I mean, it's expensive, but "just a modded GT-R" as someone said above is a bit unfair.

Every body panel is custom, full carbon-fiber, the stuff is not cheap and it must have been incredibly expensive to engineer. Throw in the fact it's totally unique and relatively well known and yeah, seven figures becomes pretty realistic. There are some serious collectors out there.
 
I mean, it's expensive, but "just a modded GT-R" as someone said above is a bit unfair.

Every body panel is custom, full carbon-fiber, the stuff is not cheap and it must have been incredibly expensive to engineer. Throw in the fact it's totally unique and relatively well known and yeah, seven figures becomes pretty realistic. There are some serious collectors out there.
Yeah, and also factor in that this isn't a showroom queen that never moved under its own power. It's a functional, record-holding showcase of the company's tuning capability at the time, "functional" being the key word. There's also the fact that it set its lap time on road legal tires, as per time attack rules.
 
I don't know if it's actually asking $1 million because the seller may be using a tactic I've commonly seen on these sites; put the car at the website's max. price to filter it towards the top when people click, "Price by High".

That being said, I think this is easily a $500,000 car. I believe this car probably has some sort of cemented place in Skyline history (outside of Gran Turismo) as the "carbon-body R34" that contributes to its value along with its rarity, craftsmanship, & race history (that built said place). Not to mention it's also one of those "once in a lifetime" opportunities b/c it will likely not be back on the market for a long time; it takes a specific buyer for this kind of car, someone who knows exactly what it is and will want it for those reasons, not a "for-profit-only" flipper.

It is a bit surprising given these are such unknown cars (in general), that there's still enough of a reputation behind them to drive their values despite being modified examples. For reference, here's a couple modded Skylines that have sold at a high-end auction in Japan in the last couple years. I don't know anything about these cars or have ever heard of them but 1 apparently has a Tsukuba lap record time from 1995 & the other is a 1 of 10 car based on another well known car from HKS history. But these seem like impressive values given they're R32/R33s that are unheard of, but have a reputable name & some history behind them:
- 1995 HKS T-002 / Record Breaker (R33): $113,000.
- 2006 HKS Zero-R Edition 3 (R32): $150,000.

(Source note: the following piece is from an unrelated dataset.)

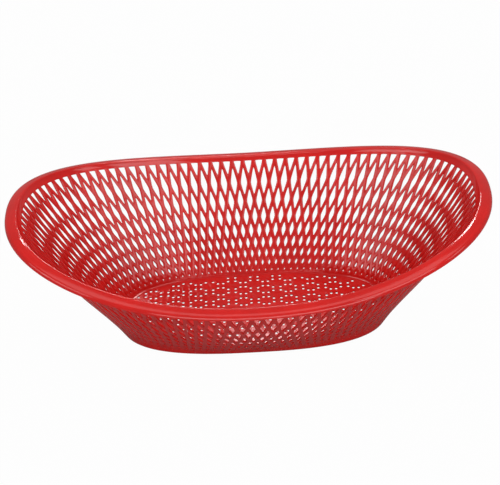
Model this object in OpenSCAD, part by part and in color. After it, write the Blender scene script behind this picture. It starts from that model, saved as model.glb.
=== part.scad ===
// Oval moulded basket: a flared lattice wall on a flat floor, under a saddle-shaped rim.
// Millimetres. Z is up, the basket stands on z = 0, and its long side lies along X.
// A place on the wall is given by a column, counted round the basket, and by a level,
// which runs from 0 a little under the table to 1 at the crest, so every row follows the
// rim's sweep.

/* [Rim] */
// Length over the rim, end to end
basket_l = 380; // [320:2:440]
// Width over the rim, side to side
basket_w = 252; // [210:2:290]
// Height of the crest at the middle of each side
side_h = 82.2; // [70:0.2:96]
// Height of the crest at the two ends
end_h = 109.2; // [92:0.2:130]
// Power of the sweep from the low sides to the high ends
sweep = 2; // [1.5:0.05:2.6]
// How square the rim is in plan, where 2 is an ellipse
rim_square = 2.28; // [2.05:0.01:2.6]

/* [Lip] */
// Width of the lip that turns outwards from the crest
lip_w = 9.4; // [7:0.1:14]
// Height of the lip, from the crest down to its free edge
lip_drop = 5.4; // [4:0.1:9]
// Fall of the lip's top between the crest and the shoulder
lip_fall = 1.2; // [0.6:0.1:2]
// Rounding of the crest and of the lip's shoulder
lip_r = 1.8; // [1:0.1:2.4]
// Thickness of the lip
lip_t = 1.6; // [1.2:0.1:2.2]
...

Taking into account this is also a high end R34, these examples seem to be doing pretty well. A Nismo R-Tune moved at $245,000 in the UK a few years back, and 2 Nur editions moved at $244,000 & $330,000 in the last 2 years at a Tokyo auction; the latter was a 10km car, to be fair. There's a M-Spec currently at $110,000, along with 2 more V-Spec II Nurs asking around $150,000 a piece, both with some actual mileage behind them, all 3 in the UK. Again, don't know if it's actually a million dollar car (like maybe the Z-Tunes have supposedly managed), but it definitely has all the additives to push it up there, imo.
 
Damn it looks like the seller either decided to keep it, or the car found a buyer because the listing is no longer available.